The G20 group of major economies spend $88 billion a year on fossil-fuel exploration, five years after pledging to phase out industry subsidies, a study showed.

Spending of $17 billion and $11.3 billion by state-backed oil companies Saudi Arabian Oil Co and Petroleo Brasileiro SA are the biggest components in the funding compiled by the Overseas Development Institute and Oil Change International. The total also includes subsidies and tax breaks from governments, and public financing through development banks.

The expenditure is adding to carbon emissions at a time when those same governments are trying to devise a new global agreement to limit global warming to 2 degrees Celsius (3.6 degrees Fahrenheit) since industrialization.

United Nations scientists last week said the world can only burn a limited amount of fuel before it becomes unlikely that target is met.

“Not only are companies continuing to look for fossil fuels and trying to find new reserves, but governments are putting more money and support towards exploration than companies, which is basically governments fueling dangerous climate change,” Shelagh Whitley, a research fellow at the ODI, said in an interview.

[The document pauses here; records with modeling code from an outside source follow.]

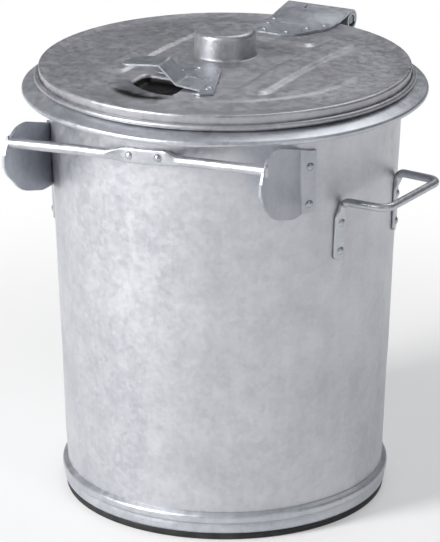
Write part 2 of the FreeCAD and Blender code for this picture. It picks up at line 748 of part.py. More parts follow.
def ear_section(z, side):
    """Outline of the ear's bent sheet at a height: flange on the wall, bend, straight leg."""
    radius = body_radius(z) + seat_gap
    end = V(bar_half_length - ear_sheet / 2, -ear_edge_y - 1, z)
    leg = V(0, -1, 0)
    away = V(1, 0, 0)
    cx = end.x + ear_bend
    cy = -math.sqrt((radius + ear_bend) ** 2 - cx ** 2)
    centre = V(cx, cy, z)
    touch = V(cx, cy, 0) * (radius / (radius + ear_bend)) + V(0, 0, z)
    leave = centre - away * ear_bend
    low = math.radians(-90 + ear_end_angle)
    edge = V(radius * math.cos(low), radius * math.sin(low), z)
    start_angle = math.atan2(touch.y, touch.x)
    middle_angle = (low + start_angle) / 2
    middle = V(radius * math.cos(middle_angle), radius * math.sin(middle_angle), z)
    turn_middle = centre + ((touch - centre) + (leave - centre)).normalize() * ear_bend
    path = [arc(edge, middle, touch), arc(touch, turn_middle, leave), line(leave, end)]
    face = thick_sheet(path, ear_sheet)
    if face.BoundBox.XMax < edge.x + ear_sheet / 3:
        face = thick_sheet(path, -ear_sheet)
    wire = face.OuterWire
    return wire if side > 0 else wire.mirror(CENTRE, V(1, 0, 0))


def make_ear(side):
    """Bent plate that carries one end of the bar."""
    base = bar_z + side * bar_skew
    low, high = base - 80, base + 30
    solid = Part.makeLoft([ear_section(low, side), ear_section(high, side)], True, True)
    e = ear_edge_y
    x = side * (bar_half_length - 60)
    face = rounded([V(x, -75, base - 63), V(x, -75, base - 3), V(x, -100, base - 1), V(x, -e + 42, base + 13),
                    V(x, -e, base + 14), V(x, -e + 2, base - 28), V(x, -e + 30, base - 54),
                    V(x, -e + 68, base - 64)],
                   [10, 6, 20, 20, 30, 22, 50, 30])
    solid = solid.common(face.extrude(V(side * 100, 0, 0)))
    hole = skewed(Part.makeCylinder(bar_radius + seat_gap, 60, V(side * (bar_half_length - 30), -bar_y, bar_z),
                                    V(side, 0, 0)))
    return solid.cut([hole] + ear_riveting.holes()).removeSplitter()


# ---- side handles ----------------------------------------------------------------------------
def handle_top(side):
    """Height of a handle's grip: side is -1 for the left one and 1 for the right one."""
    return handle_z - (handle_drop if side < 0 else 0)


def make_handle(side):
    """Rod handle: level grip and arms, turned down at the wall into two flattened feet."""
    top = handle_top(side)
    shoulder = top - handle_foot_shoulder
    centre_radius = seat_gap + handle_radius
    wall_x = math.sqrt((body_radius(top) + centre_radius) ** 2 - handle_foot_y ** 2)
    foot_x = math.sqrt((body_radius(shoulder) + centre_radius) ** 2 - handle_foot_y ** 2)
    pieces = []
    for end in (-1, 1):
        y = end * handle_foot_y
        foot = V(foot_x, y, shoulder)
        knee = V(wall_x, y, top)
        down = (foot - knee).normalize()
        legs = [foot, knee, V(handle_reach, end * handle_grip_half, top), V(handle_reach, 0, top)]
        spine = Part.Wire(soft_path(legs, (handle_foot_bend, handle_corner)))
        profile = Part.Wire(Part.Circle(foot, down * -1, handle_radius).toShape())
        pieces.append(spine.makePipeShell([profile], True, False))
        pieces.append(handle_foot(foot, down, top - handle_foot_drop))
    whole = pieces[0].fuse(pieces[1:]).removeSplitter()
    whole = whole.cut(cone_solid(seat_gap, top - handle_foot_drop - 10, top + 20))
    whole.rotate(CENTRE, UP, handle_angle(side))
    return whole.cut(handle_riveting.holes()).removeSplitter()


def handle_angle(side):
    return -handle_turn if side > 0 else 180 + handle_turn


def handle_foot(shoulder, down, low):
    """Flattened foot that follows the wall, and the hammered taper above it."""
    half = handle_foot_width / 2
    high = shoulder.z - handle_foot_shoulder / 2
    y = shoulder.y
    layer = cone_shell(seat_gap, seat_gap + handle_foot_thickness, low, high + 1)
    face = rounded([V(0, y - half, low), V(0, y + half, low), V(0, y + half, high), V(0, y - half, high)],
                   [5, 5, 2, 2])
    plate = layer.common(face.extrude(V(handle_reach, 0, 0)))
    middle = seat_gap + handle_foot_thickness / 2
    low_x = math.sqrt((body_radius(high - 3) + middle) ** 2 - y ** 2)
    flat = Part.Wire(Part.Ellipse(CENTRE, half - 0.2, handle_foot_thickness / 2).toShape())
    flat.rotate(CENTRE, UP, 90 + math.degrees(math.atan2(y, low_x)))
    flat.translate(V(low_x, y, high - 3))
    top = Part.Wire(Part.Circle(shoulder - down, UP, handle_radius - 0.02).toShape())
    taper = Part.makeLoft([flat, top], True, False)
    return plate.fuse(taper)


# ---- rivets ----------------------------------------------------------------------------------
bar_riveting = Riveting()
flat_angle = -90 + math.degrees(math.asin(bar_flat_shift / bar_y))
half_turn = math.degrees(bar_rivet_spacing / 2 / body_radius(bar_z))
for step in (-1, 1):
    x_here = bar_flat_shift + step * bar_rivet_spacing / 2
    bar_riveting.on_body(flat_angle + step * half_turn, bar_z + x_here / bar_half_length * bar_skew,
                         bar_flat_thickness)

ear_riveting = Riveting()
for side in (-1, 1):
    for drop in ear_rivet_drops:
        ear_riveting.on_body(-90 + side * ear_rivet_angle, bar_z + side * bar_skew - drop, ear_sheet)

handle_riveting = Riveting()
for side in (-1, 1):
    for end in (-1, 1):
        for drop in handle_rivet_drops:
            z = handle_top(side) - drop
            turn = math.degrees(math.asin(handle_foot_y / (body_radius(z) + handle_foot_thickness)))
            handle_riveting.on_body(handle_angle(side) + end * turn, z, handle_foot_thickness)

bracket_riveting = Riveting()
for x in (-bracket_rivet_x, bracket_rivet_x):
    for z in bracket_rivet_zs:
        bracket_riveting.on_body(90 - math.degrees(math.asin(x / body_radius(z))), z, hinge_sheet)

leaf_riveting = Riveting()
for x, y in leaf_rivets:
    leaf_riveting.on_lid(x, y, hinge_sheet)

grip_riveting = Riveting()
for x, y in grip_rivets:
    grip_riveting.on_lid(x, y, grip_sheet)


def main():
    os.makedirs("parts", exist_ok=True)
    body_holes = [hole for group in (bar_riveting, ear_riveting, handle_riveting, bracket_riveting)
                  for hole in group.holes()]
    nodes = {
        "body_shell": make_body_shell().cut(body_holes),
        "bottom_pan": make_bottom_pan(),
        "foot_ring": make_foot_ring(),
        "foot_hoop": make_foot_hoop(),
        "collar": make_collar(),
        "collar_wire": make_collar_wire(),
        "front_bar": make_front_bar(),
        "bar_rivets": Part.makeCompound(bar_riveting.solids()),
        "bar_ear_left": make_ear(-1),
        "bar_ear_right": make_ear(1),
        "ear_rivets": Part.makeCompound(ear_riveting.solids()),
        "handle_left": make_handle(-1),
        "handle_right": make_handle(1),
        "handle_rivets": Part.makeCompound(handle_riveting.solids()),
        "hinge_bracket": make_hinge_bracket(),
        "bracket_rivets": Part.makeCompound(bracket_riveting.solids()),
        "hinge_pin": make_hinge_pin(),
        "lid_shell": make_lid_shell(),
        "lid_wire": make_lid_wire(),
        "hinge_leaf": make_hinge_leaf(),
        "leaf_rivets": Part.makeCompound(leaf_riveting.solids()),
        "lid_grip": make_lid_grip(),
        "grip_rivets": Part.makeCompound(grip_riveting.solids()),
    }
    for name, shape in nodes.items():
        shape.exportStep("parts/" + name + ".step")
        box = shape.BoundBox
        print("%-15s solids %d valid %s volume %.0f  x %.1f %.1f  y %.1f %.1f  z %.1f %.1f" % (
            name, len(shape.Solids), shape.isValid(), shape.Volume,
            box.XMin, box.XMax, box.YMin, box.YMax, box.ZMin, box.ZMax))


main()
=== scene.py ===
"""Visual model and studio of a galvanized dustbin with a hinged lid.

Sizes are in millimetres in this file and become metres when a mesh is made.  The frame is the CAD part's own:
+Z up, the lifting bar at -Y, the hinge at +Y, the side handles at -X and +X.
"""

import json
import logging
import math
from dataclasses import dataclass, field
from enum import Enum
from typing import Any, Callable, Optional, Sequence, Union

import bmesh
import bpy
import numpy as np
from mathutils import Euler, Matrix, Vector

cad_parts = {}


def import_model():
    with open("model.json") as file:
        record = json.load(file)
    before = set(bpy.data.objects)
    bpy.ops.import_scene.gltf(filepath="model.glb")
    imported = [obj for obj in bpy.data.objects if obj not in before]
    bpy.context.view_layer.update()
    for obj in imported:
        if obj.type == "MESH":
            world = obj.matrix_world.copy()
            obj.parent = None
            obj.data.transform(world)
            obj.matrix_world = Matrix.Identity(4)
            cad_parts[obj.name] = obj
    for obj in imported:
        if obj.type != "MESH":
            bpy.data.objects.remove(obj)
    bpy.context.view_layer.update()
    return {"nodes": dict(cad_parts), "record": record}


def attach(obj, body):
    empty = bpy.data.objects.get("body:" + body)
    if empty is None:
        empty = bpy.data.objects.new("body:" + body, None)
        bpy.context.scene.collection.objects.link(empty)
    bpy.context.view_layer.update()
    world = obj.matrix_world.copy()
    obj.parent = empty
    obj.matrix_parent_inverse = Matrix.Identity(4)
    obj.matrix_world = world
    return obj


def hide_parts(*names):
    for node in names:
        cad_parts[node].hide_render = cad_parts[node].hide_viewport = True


LOG = logging.getLogger("dustbin")
Array = np.ndarray
MM = 0.001


# ---- small geometry tools --------------------------------------------------------------------
def smoothstep(low: float, high: float, value: Array) -> Array:
    """Cubic ramp from 0 to 1.

    Args:
        low: Value where the ramp starts.
        high: Value where the ramp ends, which may be below low.
        value: Values to map.

    Returns:
        The ramp at each value.
    """
    t = np.clip((np.asarray(value, float) - low) / (high - low), 0.0, 1.0)
    return t * t * (3.0 - 2.0 * t)


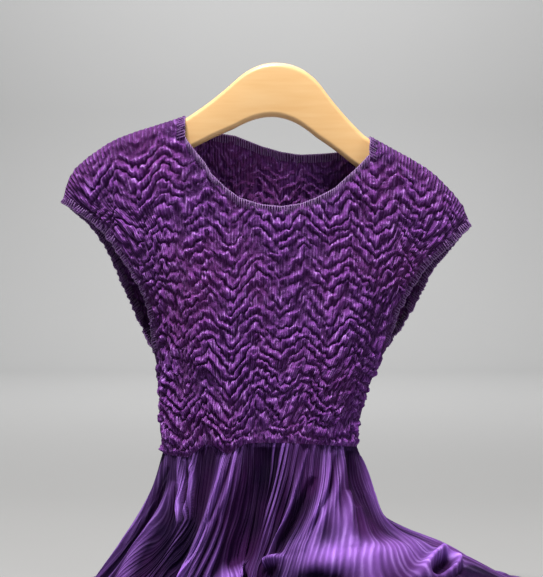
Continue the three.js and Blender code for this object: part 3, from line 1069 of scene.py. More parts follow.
@dataclass(frozen=True)
class BodicePanel:
    """Half of the bodice: fine pleats crinkled into chevron ridges over a thin wall."""

    side: Side
    levels: tuple
    neckline: tuple
    rises: tuple
    depth_share: float
    neck_turn: float
    waist: Waist
    shoulders: Shoulders
    columns: int = 353
    rows: int = 262
    turn_rows: int = 18
    level_steps: int = 300
    cut_level: float = 1.2
    wave_level: float = 0.5
    armhole_level: float = 1.02
    neck_step: int = 8
    armhole_step: int = 12
    cad_columns: int = 22
    left_neck_column: int = 6
    right_neck_column: int = 16
    chevron_width: float = 49
    chevron_peak_x: float = -26
    corner: float = 0.97
    arm_end: float = 0.86
    row_height: float = 6
    zigzag_height: float = 9.6
    zigzag_fade: float = 30
    crush: float = 0.9
    crush_reach: float = 55
    lean: float = 0.14
    sharpness: float = 1.25
    middle_height: float = 0.7
    height_limits: tuple = (0.05, 1.35)
    gather: float = 0.3
    gather_reach: float = 50
    shoulder_radius: float = 10
    shoulder_seam: float = 9
    calm_from_shoulder: tuple = (6, 26)
    calm_from_edge: tuple = (2, 12)
    calm_share: float = 0.72
    waist_seam: float = 5
    side_share: float = 0.22
    side_width: float = 0.06
    wall: float = 1.2
    least_wall: float = 0.3
    ridge_height: float = 5.2
    bump_pitch: float = 5.2
    bump_height: float = 0.5
    bump_sway: float = 2
    bump_sway_length: float = 17
    frill_height: float = 2.2
    frill_share: float = 0.006
    fine_pleats: int = 140
    trough_shade: float = 0.1
    ridge_shade: float = 0.9
    calm_shade: float = 0.4
    waist_shade: float = 0.16
    drift_start: float = 6
    broad_drift: Unevenness = Unevenness(3, 0.5, 22, 0.5)
    arm_drift: Unevenness = Unevenness(43, 1, 34, 0.7)
    crushed_drift: Unevenness = Unevenness(5, 1.5, 9, 0.42)
    small_drifts: tuple = (Unevenness(7, 3.6, 6, 0.5), Unevenness(61, 7.3, 4.5, 0.36))
    own_drifts: tuple = (Unevenness(16, 0.8, 15, 0.3), Unevenness(18, 0.8, 15, 0.3))
    heights: tuple = (
        Unevenness(11, 1.2, 2, 0.4),
        Unevenness(13, 2.1, 1 / 0.6, 0.6),
        Unevenness(19, 5.5, 1 / 1.1, 0.45),
    )
    puckers: Unevenness = Unevenness(23, 7, 45, 1.6)
    crumples: tuple = (Unevenness(29, 90, 3.4, 1), Unevenness(41, 150, 8, 0.6))
    teeth: Unevenness = Unevenness(67, 1 / 2.4, 0.5, 0.5)

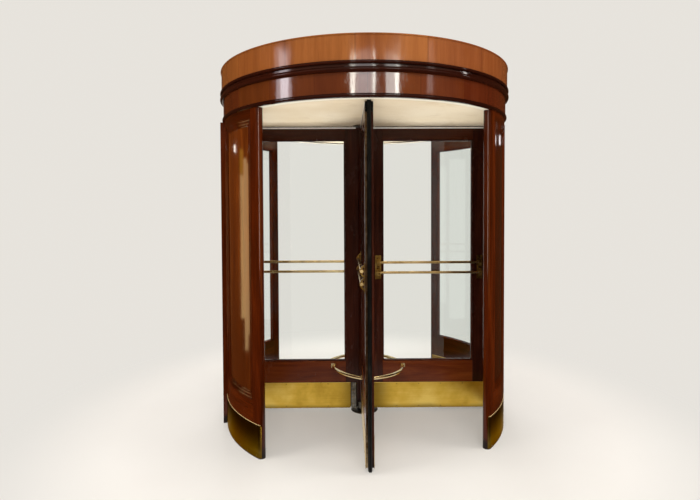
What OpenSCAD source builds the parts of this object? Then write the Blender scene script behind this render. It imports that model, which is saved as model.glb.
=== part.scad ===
// Revolving door: four glazed timber wings that turn in a round timber drum.
// The drum's axis is the Z axis and the floor is Z = 0.
// The lobby lies toward -Y and the street toward +Y.

/* [Drum] */
// Radius of the inner face of the drum walls
drum_r = 992; // [900:1:1200]
// Thickness of the curved drum walls
wall_t = 52; // [44:1:70]
// Height of the drum walls, up to the header
wall_h = 2203; // [2180:1:2400]
// Half the angle that a mouth of the drum opens
mouth_half = 44.5; // [38:0.5:46]
// Angle that a nose post takes up beside a mouth
nose_angle = 4.2; // [4:0.2:8]
// Half the angle that a side post takes up
side_half = 9; // [7:0.5:12]
// Angle of the plain stile between a side post and a lobby panel
stile_angle = 6; // [2:0.5:12]
// Distance from the axis to the flat outer face of a side post
side_x = 1060; // [1050:1:1100]
// Depth of the panels sunk in the lobby walls
panel_depth = 16; // [15:1:20]
// Width of the moulding round a sunk panel
moulding_w = 44; // [36:1:60]
// Height of the top edge of the street walls' bottom rail
sill_h = 390; // [300:5:600]
// Height of the bottom edge of the street walls' top rail
street_top = 2100; // [2000:5:2140]
// Thickness of the curved glass
curved_glass_t = 8; // [6:1:12]
// Width of the beads that hold the glass
bead_w = 10; // [8:1:14]
// Free space left between neighbouring pieces of the drum
seam = 0.2; // [0.1:0.1:1]

/* [Header] */
// Height of the bead under the header
bead_h = 24; // [16:1:32]
// Height of the lower frieze
lower_frieze_h = 118; // [80:1:160]
// Height of the middle moulding
middle_h = 65; // [56:1:80]
// Height of the upper frieze
upper_frieze_h = 150; // [100:1:240]
// How far the lower frieze stands out from the drum walls
frieze_out = 6; // [4:1:14]
// How far the upper frieze stands out from the lower one
upper_out = 12; // [0:1:14]
// Height of the underside of the ceiling
ceiling_z = 2212; // [2210:1:2230]
// Thickness of the ceiling board
ceiling_t = 20; // [12:1:30]

/* [Wings] */
// Angle that the wings stand turned at rest
wing_turn = -4.1; // [-10:0.1:10]
// Distance from the axis to the tip of a wing's rubber
wing_r = 984; // [890:1:985]
// Thickness of a wing's frame
wing_t = 50; // [38:1:54]
// Height of a wing's bottom rail above the floor
wing_bottom = 30; // [28:1:40]
// Height of the top of a wing's frame
wing_top = 2200; // [2120:1:2201]
// Distance from the axis to the near edge of the glass
glass_in = 144; // [130:1:180]
// Distance from the axis to the far edge of the glass
glass_out = 845; // [780:1:860]
// Height of the lower edge of the glass
glass_bottom = 386; // [370:1:500]
// Height of the upper edge of the glass
glass_top = 2105; // [1900:1:2110]
// Thickness of the flat glass
glass_t = 6; // [5:1:10]
// Width of the rubber left outside the frame
rubber_out = 30; // [20:1:36]
// Height of the brass kick plates
kick_h = 220; // [150:1:300]
// Thickness of the brass kick plates
kick_t = 2; // [1.5:0.5:3]

/* [Push bars and braces] */
// Height of the upper push bar
bar_z = 1158; // [1000:1:1300]
// Distance between the two push bars
bar_gap = 78; // [70:1:100]
// How much higher the bars of the lobby and street wings are
bar_lift = 40; // [0:1:80]
// Diameter of a push bar
bar_d = 20; // [16:1:26]
// Distance from the wing's face to the outside of a bar
bar_out = 30; // [26:1:60]
// Radius of the ring that the braces follow
brace_r = 300; // [260:1:340]
// Distance from the axis at which the flatter brace leaves the left wing
flat_brace_r = 242; // [220:1:280]
// Height of the braces
brace_z = 345; // [300:1:352]
// Diameter of a brace
brace_d = 24; // [16:1:30]

/* [Post and pivots] */
// Radius of the centre post
post_r = 50; // [40:1:52]
// Radius of the pivot plate on the floor
plate_r = 105; // [90:1:112]
// Radius of the pins that the post turns on
pin_r = 15; // [12:0.5:18]
// Free space round a pin
pin_gap = 0.1; // [0.05:0.05:0.5]

/* [Hidden] */
$fn = 96;
wall_r = drum_r + wall_t;
frieze_r = wall_r + frieze_out;
upper_r = frieze_r + upper_out;
bead_z = wall_h + seam;
lower_z = wall_h + bead_h;
middle_z = lower_z + lower_frieze_h;
upper_z = middle_z + middle_h;
header_z = wall_h + bead_h + lower_frieze_h + middle_h + upper_frieze_h;
deck_t = 25;
// Azimuths of the right-hand side, counted from +X: negative is the lobby
wall_end = 90 - mouth_half;
nose_round = wall_t / 2;
nose_mid_r = drum_r + nose_round;
nose_round_angle = nose_round / nose_mid_r * 180 / PI;
nose_flat = wall_end - nose_round_angle;
panel_end = wall_end - nose_angle;
panel_z0 = 362;
panel_z1 = wall_h - 62;
outer_kick_h = 218;
inner_kick_h = 210;
// Half a seam between two pieces side by side, as an angle
seam_angle = seam / 2 / drum_r * 180 / PI;
// Wing frame
frame_r = wing_r - rubber_out;
face = wing_t / 2;
plate_t = 8;
foot_z = plate_t + 10;
foot_top = foot_z + 52;
foot_r = post_r + 8;
strap_in = foot_r + 2;
strap_w = 44;
strap_t = 3;
bar_zs = [bar_z, bar_z - bar_gap];
bar_y = face + bar_out - bar_d / 2;
bracket_in = 110;
bracket_out = 897;
bracket_w = 46;
bracket_h = 184;
bracket_t = 4;
arch_w = 22;
arch_t = 9;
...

G20 nations in 2009 agreed to phase out “inefficient fossil-fuel subsidies that encourage wasteful consumption,” without defining their criteria. Ministers from those countries and another 170 will gather in Lima, Peru, next month to draft early texts of an agreement to fight climate change that they aim to complete at the end of 2015 in Paris.

State subsidies

In terms of direct state subsidies and tax breaks, the US led with about $5.1 billion a year, according to the report. Australia provided at least $2.9 billion and Russia $2.4 billion, the researchers said. Japan had the highest total in the public-finance category, with $5.3 billion.

“The G20 countries are continuing to fund fossil fuel exploration, which is particularly dangerous in the context of unburnable carbon,” Whitley said. “All of these instruments that they’re using to support looking for new fossil fuels are the same instruments they could use to support renewable energy. We’re calling for them to make that shift.”

The researchers relied on broad definitions of a subsidy, using methods utilized by the World Trade Organization and the Organization for Economic Cooperation and Development, she said.

The ODI in London is a nonprofit research group studying international development and humanitarian affairs. Oil Change International is a Washington-based nonprofit researching fossil-fuel costs and campaigning for a move to clean energy.